With all signs pointing towards 2014 being the strongest year since the great recession of 2008, Snap On Incorporated (NYSE:SNA) is a great play to profit from the recovering global economy.
Snap On is a global manufacturer and distributor of tools, equipment, diagnostics, repair information and systems solutions for professional users performing critical tasks. Snap On's products include power tools, tool storage, diagnostic software, information and management systems, shop equipment, and other solutions for vehicle dealerships, manufacturers and repair centers.
Snap On has built an unmatched reputation in the tools industry. At the 2013 Jefferies Global Industrial Conference, Snap On announced the latest Frost & Sullivan survey found that 80% of U.S. auto technicians identified Snap On as their most preferred brand, with the next closest brand receiving only 6% of the votes. Snap On's strong reputation allows them to charge a premium price for its products. This brand equity is evident in Snap On's margins: Snap On's gross margin in 2013 was 47.46%, which is 11.99 percentage points higher than its biggest competitor, Stanley Black and Decker (NYSE:SWK) which recorded a gross margin of 35.47% in 2013.
Snap On's biggest headwinds have been the slowly recovering European and U.S. Economies, as well as the reduction in U.S. military spending. Europe makes up roughly 20% of Snap On's sales and has seen negative growth in GDP for the past two years. As shown by the figure below, with its first year of positive growth since 2010, 2014 is projected to be a breakthrough year for the European economy.
While the U.S. economy has performed slightly stronger than that of the E.U., 2014 is a similar story for U.S. GDP. IBIS World projects U.S. GDP to finally return to it standard level of 3% growth in 2014, pointing to a final recovery from the effects of the 2008 recession.
The last major headwind for Snap On has been the significant cut to U.S. military spending. The U.S. military has been a meaningful customer for Snap On, and the cuts to military spending have had an adverse effect on Snap On's Commercial & Industrial segment. The C&I group is Snap On's only segment to post negative growth in 2013. The figure below shows how spending cuts have bottomed out with growth in the near future.
With all three of these headwinds alleviating in 2014, Snap On is well positioned to profit on a global scale. Consensus estimates put Snap On's revenue growth at 5.3% for 2014. This top-line growth combined with Snap-on's continued focus on cutting costs through its RCI initiatives will make 2014 its most profitable year yet. The street has Snap-on's EBITDA and Net Income growing at 8.3% and 10.5% respectively in 2014 (Source: Factset).

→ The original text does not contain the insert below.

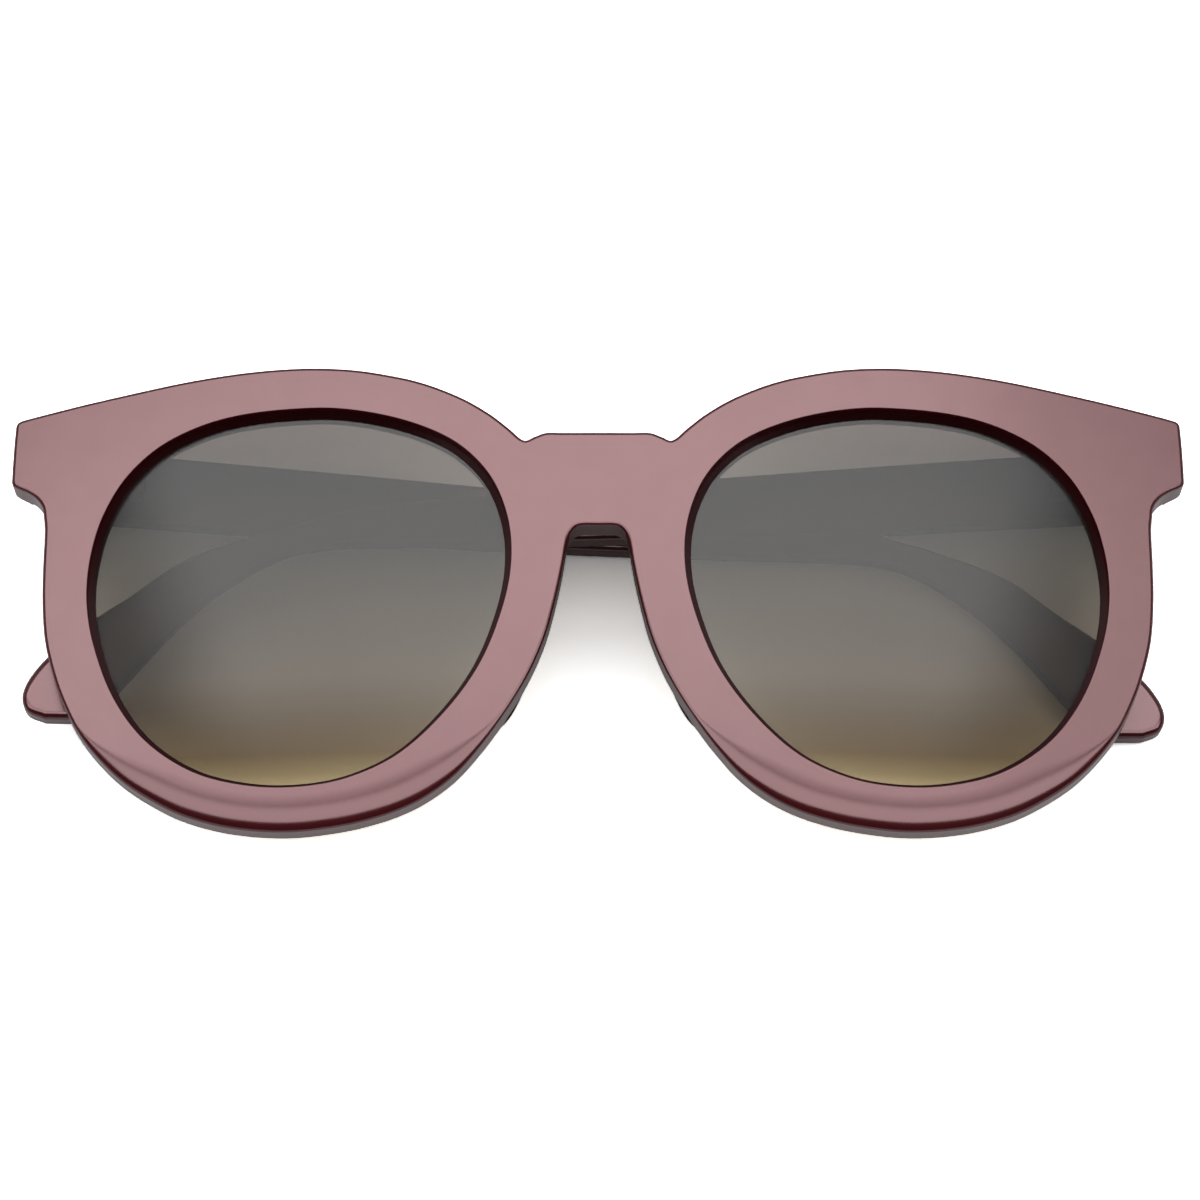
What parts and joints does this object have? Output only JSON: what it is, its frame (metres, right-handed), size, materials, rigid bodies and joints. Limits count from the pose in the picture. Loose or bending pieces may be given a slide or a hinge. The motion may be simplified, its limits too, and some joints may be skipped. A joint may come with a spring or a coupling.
{
  "type": "sunglasses",
  "caption": "Oversized sunglasses with a thick glossy plastic front, gradient lenses in deep round rims, raised nose pads and folding arms on metal barrel hinges, stored folded.",
  "frame": {"origin": "under the middle of the front, on the surface that the folded sunglasses lie on", "axes": "+X across the face to the right as seen from in front, +Y up from the lower rims to the brow, +Z out of the lenses to the front"},
  "size_m": [0.15, 0.0602, 0.0257],
  "materials": {
    "frame_plastic": "polished dark burgundy",
    "lens_tint": "polished, tinted darker towards the top",
    "hinge_metal": "satin",
    "screw_metal": "polished",
    "core_metal": "satin"
  },
  "bodies": {
    "front": {"front_frame": "frame_plastic", "lens_left": "lens_tint", "lens_right": "lens_tint", "nose_pad_left": "frame_plastic", "nose_pad_right": "frame_plastic", "front_hinge_left": "hinge_metal", "front_hinge_right": "hinge_metal", "hinge_screw_left": "screw_metal", "hinge_screw_right": "screw_metal"},
    "arm_left": {"temple_left": "frame_plastic", "temple_hinge_left": "hinge_metal", "temple_core_left": "core_metal"},
    "arm_right": {"temple_right": "frame_plastic", "temple_hinge_right": "hinge_metal", "temple_core_right": "core_metal"}
  },
  "joints": [
    {"name": "arm_left_hinge", "type": "hinge", "parent": "front", "child": "arm_left", "pos_m": [-0.068, 0.01995, 0.0097], "axis": [0.0785, 0.9969, 0], "range_deg": [0, 89.7]},
    {"name": "arm_right_hinge", "type": "hinge", "parent": "front", "child": "arm_right", "pos_m": [0.068, 0.01995, 0.0097], "axis": [0.0785, -0.9969, 0], "range_deg": [0, 93.3]}
  ]
}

Snap On's macro thesis is complemented by a strong fundamental analysis. Snap On is trading significantly cheaper than its peer group of Stanley Black & Decker, Lincoln Electric (NASDAQ:LECO), Illinois Tool Works (NYSE:ITW), and Danaher Corp. (NYSE:DHR). Comparing Snap On's 2013 P/E multiple of 18.35x, with its peer group's multiple of 22.30x gives an implied price of $132.56 and an undervaluation of 21.8%.
Snap On is operating more profitable then its competitors, better positioned to grow from the recovering economy, and trading at a cheaper multiple.
In addition to the room for capital appreciation, shareholders can take comfort in the fact that Snap On has paid a continuous dividend every quarter without disruption or reduction since 1939.
Disclosure: I have no positions in any stocks mentioned, and no plans to initiate any positions within the next 72 hours. I wrote this article myself, and it expresses my own opinions. I am not receiving compensation for it (other than from Seeking Alpha). I have no business relationship with any company whose stock is mentioned in this article.